Task description :: Take each line that has the word "finishes" and return it.

== Data extract

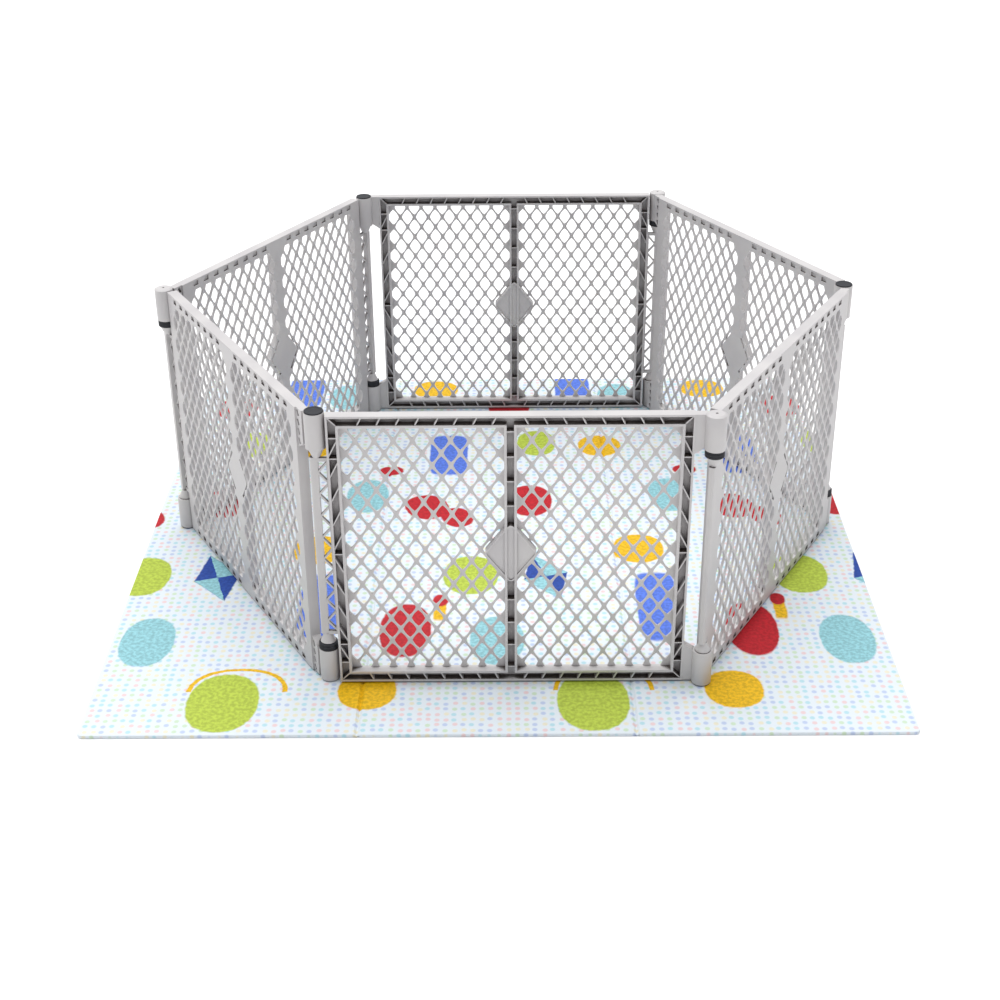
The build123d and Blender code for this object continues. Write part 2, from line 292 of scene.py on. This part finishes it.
def makeMatPrint():
    # Printed film on foam: pastel dots, plain coloured motifs and a fine pressed pattern.
    material, shader = newMaterial("printed_mat_film")
    tree = material.node_tree
    place = objectPlace(tree)
    wobble = addNode(tree, "ShaderNodeTexNoise", {"Scale": matPrint["wobbleScale"], "Detail": 2.0})
    tree.links.new(place, wobble.inputs["Vector"])
    shaken = addNode(tree, "ShaderNodeVectorMath", operation="MULTIPLY_ADD")
    shaken.inputs[1].default_value = (matPrint["wobble"], matPrint["wobble"], 0.0)
    tree.links.new(wobble.outputs["Color"], shaken.inputs[0])
    tree.links.new(place, shaken.inputs[2])
    split = addNode(tree, "ShaderNodeSeparateXYZ")
    tree.links.new(shaken.outputs[0], split.inputs[0])
    x, y = split.outputs["X"], split.outputs["Y"]

    # Rows of small pastel dots, each dot of its own colour.
    spacing = {"Scale": 1 / matPrint["dotPitch"], "Randomness": matPrint["dotScatter"]}
    cells = addNode(tree, "ShaderNodeTexVoronoi", spacing)
    cells.voronoi_dimensions = "2D"
    tree.links.new(place, cells.inputs["Vector"])
    radius = matPrint["dotRadius"] / matPrint["dotPitch"]
    dot = rangeOf(tree, cells.outputs["Distance"], radius * 0.7, radius * 1.5, 1.0, 0.0)
    ramp = addNode(tree, "ShaderNodeValToRGB")
    ramp.color_ramp.interpolation = "CONSTANT"
    for index, dotColour in enumerate(matPrint["dots"]):
        position = index / len(matPrint["dots"])
        stop = ramp.color_ramp.elements[0] if index == 0 else ramp.color_ramp.elements.new(position)
        stop.position = position
        stop.color = (*dotColour, 1.0)
    pick = addNode(tree, "ShaderNodeSeparateColor")
    tree.links.new(cells.outputs["Color"], pick.inputs[0])
    tree.links.new(pick.outputs[0], ramp.inputs["Fac"])
    strength = mathOf(tree, "MULTIPLY", dot, matPrint["dotStrength"])
    colour = mixColour(tree, strength, matPrint["film"], ramp.outputs["Color"])

    # The motifs, each in an ink that is unevenly dark.
    grain = rangeOf(tree, noiseOf(tree, place, matPrint["inkGrainScale"], 3.0), 0.35, 0.65)
    for motif in printMotifs:
        full = printColours[motif[-1]]
        ink = mixColour(tree, grain, tuple(part * matPrint["inkShade"] for part in full), full)
        colour = mixColour(tree, motifMask(tree, x, y, motif), colour, ink)
    tree.links.new(colour, shader.inputs["Base Color"])
    shader.inputs["Roughness"].default_value = matPrint["roughness"]
    shader.inputs["Specular IOR Level"].default_value = matPrint["specular"]
    pressed = addNode(tree, "ShaderNodeTexVoronoi", {"Scale": matPrint["pressedScale"]}, feature="SMOOTH_F1")
    tree.links.new(place, pressed.inputs["Vector"])
    depth = pressed.outputs["Distance"]
    bumpFrom(tree, shader, depth, matPrint["pressedStrength"], matPrint["pressedDepth"])
    return material


plastic = makeGreyPlastic()
blackRubber = makeRubber()
film = makeMatPrint()
# The finish of each CAD node, by the last word of its name.
finishes = {
    "panel": plastic,
    "bracket": plastic,
    "post": plastic,
    "pins": plastic,
    "ring": blackRubber,
    "pad": blackRubber,
    "mat": film,
}
print("stage: finishes made")


# The frame's own nodes.
def dress(node, material):
    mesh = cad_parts[node].data
    mesh.materials.clear()
    mesh.materials.append(material)


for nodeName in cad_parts:
    dress(nodeName, finishes[nodeName.rsplit("_", 1)[-1]])
print("stage: frame dressed")


edgeRounding = {
    "widths": {"bracket": 0.0009, "post": 0.0008, "panel": 0.0005},
    "sharpAngle": 40.0,
    "joinWithin": 0.00002,
}


def roundEdges(node, width):
    # Moulded edges are a little rounded: the CAD node's own mesh is left as it is.
    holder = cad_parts[node]
    weld = holder.modifiers.new("join_faces", "WELD")
    weld.merge_threshold = edgeRounding["joinWithin"]
    bevel = holder.modifiers.new("rounded_edges", "BEVEL")
    bevel.width = width
    bevel.segments = 2 if node.endswith("bracket") else 1
    bevel.limit_method = "ANGLE"
    bevel.angle_limit = math.radians(edgeRounding["sharpAngle"])
    bevel.use_clamp_overlap = True


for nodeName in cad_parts:
    width = edgeRounding["widths"].get(nodeName.rsplit("_", 1)[-1])
    if width:
        roundEdges(nodeName, width)
print("stage: edges rounded")


# New pieces, modelled over the CAD nodes that they stand for.
def editOn(piece):
    bpy.ops.object.select_all(action="DESELECT")
    piece.select_set(True)
    bpy.context.view_layer.objects.active = piece
    bpy.ops.object.mode_set(mode="EDIT")
    bpy.ops.mesh.select_all(action="DESELECT")


def editOff():
    bpy.ops.object.mode_set(mode="OBJECT")


def pick(piece, kind, wanted):
    # Select the vertices, edges or faces that pass a test of place or direction.
    bpy.ops.mesh.select_all(action="DESELECT")
    bpy.ops.mesh.select_mode(type={"verts": "VERT", "edges": "EDGE", "faces": "FACE"}[kind])
    mesh = bmesh.from_edit_mesh(piece.data)
    for item in getattr(mesh, kind):
        if wanted(item):
            item.select_set(True)
    mesh.select_flush_mode()
    bmesh.update_edit_mesh(piece.data)


def finishPiece(piece, name, node, body, material, angle=35):
    # Settle the piece at the origin, dress it, hang it on what it rides on, and hide the CAD node that it
    # stands for.
    bpy.ops.object.select_all(action="DESELECT")
    piece.select_set(True)
    bpy.context.view_layer.objects.active = piece
    bpy.ops.object.transform_apply(location=True, rotation=True, scale=True)
    bpy.ops.object.shade_smooth_by_angle(angle=math.radians(angle))
    piece.name = name
    piece.data.name = name
    piece.data.materials.clear()
    piece.data.materials.append(material)
    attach(piece, body)
    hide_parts(node)


def boxOf(node):
    # A CAD node's middle and size.
    low, high = (Vector(corner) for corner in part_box(node))
    return (low + high) / 2, high - low


matForm = {
    "corner": 0.012,
    "edge": 0.0028,
    "seamHalf": 0.006,
    "seamDepth": 0.0045,
    "section": 0.588,
    "near": 0.001,
}


def makeMat():
    # Three foam sections under one film, pressed to a narrow valley at each fold.
    middle, size = boxOf("play_mat")
    left = middle.x - size.x / 2
    near = matForm["near"]
    bpy.ops.mesh.primitive_cube_add(size=1.0, location=middle)
    mat = bpy.context.object
    editOn(mat)
    bpy.ops.mesh.select_all(action="SELECT")
    bpy.ops.transform.resize(value=tuple(size), center_override=middle)
    for seam in (left + matForm["section"], left + 2 * matForm["section"]):
        for shift in (-matForm["seamHalf"], 0.0, matForm["seamHalf"]):
            bpy.ops.mesh.select_all(action="SELECT")
            bpy.ops.mesh.bisect(plane_co=(seam + shift, 0, 0), plane_no=(1, 0, 0))
        pick(mat, "verts", lambda v: abs(v.co.x + middle.x - seam) < near and v.co.z > 0)
        bpy.ops.transform.translate(value=(0, 0, -matForm["seamDepth"]))
    # The four upright corner edges, and then the rims between the faces and the sides.
    pick(mat, "edges", lambda e: abs(e.verts[0].co.z - e.verts[1].co.z) > size.z * 0.9
         and size.x / 2 - abs(e.verts[0].co.x) < near)
    bpy.ops.mesh.bevel(offset=matForm["corner"], segments=8)
    pick(mat, "edges", lambda e: len(e.link_faces) == 2
         and sorted(abs(f.normal.z) > 0.5 for f in e.link_faces) == [False, True])
    bpy.ops.mesh.bevel(offset=matForm["edge"], segments=4)
    editOff()
    finishPiece(mat, "mat_foam_sheet", "play_mat", "mat", film, 25)


def startRound(node, sides):
    # A round blank that fills an upright round CAD node, in edit mode.
    middle, size = boxOf(node)
    radius = size.x / 2
    bpy.ops.mesh.primitive_cylinder_add(vertices=sides, radius=radius, depth=size.z, location=middle)
    piece = bpy.context.object
    editOn(piece)
    return piece, middle, radius, size.z


ringForm = {
    "hole": 0.0085,
    "rim": 0.0016,
    "groove": 0.0012,
    "grooveHalf": 0.0009,
    "sides": 72,
    "endNear": 0.0005,
    "loopNear": 0.0003,
}


def makeRing(panelName):
    # A black rubber bush with two turned grooves, round the pin by the domed knuckle.
    node = panelName + "_rubber_ring"
    ring, middle, radius, height = startRound(node, ringForm["sides"])
    pick(ring, "faces", lambda f: abs(f.normal.z) > 0.9)
    bpy.ops.mesh.inset(thickness=radius - ringForm["hole"], use_individual=True)
    bpy.ops.mesh.bridge_edge_loops()
    pick(ring, "edges", lambda e: all(abs(abs(v.co.z) - height / 2) < ringForm["endNear"]
         and v.co.xy.length > radius * 0.95 for v in e.verts))
    bpy.ops.mesh.bevel(offset=ringForm["rim"], segments=3)
    share = (radius - ringForm["groove"]) / radius
    for place in (-height / 6, height / 6):
        for shift in (-ringForm["grooveHalf"], 0.0, ringForm["grooveHalf"]):
            cut = (middle.x, middle.y, middle.z + place + shift)
            bpy.ops.mesh.select_all(action="SELECT")
            bpy.ops.mesh.bisect(plane_co=cut, plane_no=(0, 0, 1))
        pick(ring, "verts", lambda v: abs(v.co.z - place) < ringForm["loopNear"]
             and v.co.xy.length > radius * 0.8)
        bpy.ops.transform.resize(value=(share, share, 1), center_override=middle)
    editOff()
    body = panelName + "_side"
    finishPiece(ring, panelName + "_grooved_bush", node, body, blackRubber)


padForm = {
    "rim": 0.0012,
    "border": 0.0045,
    "step": 0.0008,
    "sink": 0.0006,
    "sides": 72,
    "flatNear": 0.0005,
    "faceArea": 0.0004,
}


def makePad(panelName):
    # A black rubber skid pad with a rolled rim and a shallow recess inside it.
    node = panelName + "_skid_pad"
    pad = startRound(node, padForm["sides"])[0]
    pick(pad, "edges", lambda e: abs(e.verts[0].co.z - e.verts[1].co.z) < padForm["flatNear"])
    bpy.ops.mesh.bevel(offset=padForm["rim"], segments=3)
    pick(pad, "faces", lambda f: abs(f.normal.z) > 0.9 and f.calc_area() > padForm["faceArea"])
    bpy.ops.mesh.inset(thickness=padForm["border"], use_individual=True)
    bpy.ops.mesh.inset(thickness=padForm["step"], depth=-padForm["sink"], use_individual=True)
    editOff()
    body = panelName + "_side"
    finishPiece(pad, panelName + "_skid_disc", node, body, blackRubber)


makeMat()
for panelName in panelNames:
    makeRing(panelName)
for panelName in panelNames:
    makePad(panelName)
print("stage: mat and rubber modelled")


# Stage, light and camera.
studio = {
    "floorSize": 40.0,
    "floorColour": (0.95, 0.95, 0.95),
    "floorGlow": 0.06,
    "world": (0.97, 0.98, 1.0),
    "worldStrength": 0.44,
    "floorRoughness": 0.9,
    "sunStrength": 3.2,
    "sunAngle": 70.0,
    "sunPlace": (0, 1.0, 4.0),
    "sunLean": (-14.0, -6.0, 0.0),
}


def makeFloor():
    bpy.ops.mesh.primitive_plane_add(size=studio["floorSize"], location=(0, 0, 0))
    floor = bpy.context.object
    floor.name = "studio_floor"
    material, shader = newMaterial("pale_floor")
    shader.inputs["Base Color"].default_value = (*studio["floorColour"], 1.0)
    shader.inputs["Roughness"].default_value = studio["floorRoughness"]
    shader.inputs["Emission Color"].default_value = (1, 1, 1, 1)
    shader.inputs["Emission Strength"].default_value = studio["floorGlow"]
    floor.data.materials.append(material)


def makeSoftLight():
    # One wide soft source overhead, a little behind the fence.
    light = bpy.data.lights.new("overhead_softbox", "SUN")
    light.energy = studio["sunStrength"]
    light.angle = math.radians(studio["sunAngle"])
    holder = bpy.data.objects.new("overhead_softbox", light)
    bpy.context.scene.collection.objects.link(holder)
    holder.location = studio["sunPlace"]
    holder.rotation_euler = [math.radians(lean) for lean in studio["sunLean"]]


def makeWorld():
    world = bpy.data.worlds.new("studio_world")
    world.use_nodes = True
    background = world.node_tree.nodes["Background"]
    background.inputs["Color"].default_value = (*studio["world"], 1.0)
    background.inputs["Strength"].default_value = studio["worldStrength"]
    bpy.context.scene.world = world


camera = {
    "place": (0.0193, -3.706, 2.078),
    "down": 28.38,
    "turn": 0.24,
    "roll": -0.43,
    "lens": 59.31,
    "sensor": 36.0,
    "clipEnd": 100.0,
}


def makeCamera():
    data = bpy.data.cameras.new("view_camera")
    data.lens = camera["lens"]
    data.sensor_width = camera["sensor"]
    data.clip_end = camera["clipEnd"]
    holder = bpy.data.objects.new("view_camera", data)
    bpy.context.scene.collection.objects.link(holder)
    aim = Matrix.Rotation(math.radians(camera["turn"]), 4, "Z")
    aim = aim @ Matrix.Rotation(math.radians(90 - camera["down"]), 4, "X")
    aim = aim @ Matrix.Rotation(math.radians(camera["roll"]), 4, "Z")
    holder.matrix_world = Matrix.Translation(camera["place"]) @ aim
    bpy.context.scene.camera = holder


makeFloor()
makeWorld()
makeSoftLight()
makeCamera()
bpy.context.scene.view_settings.view_transform = "Standard"
print("stage: studio set")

====

Written answer ::
The build123d and Blender code for this object continues. Write part 2, from line 292 of scene.py on. This part finishes it.
finishes = {
print("stage: finishes made")
    dress(nodeName, finishes[nodeName.rsplit("_", 1)[-1]])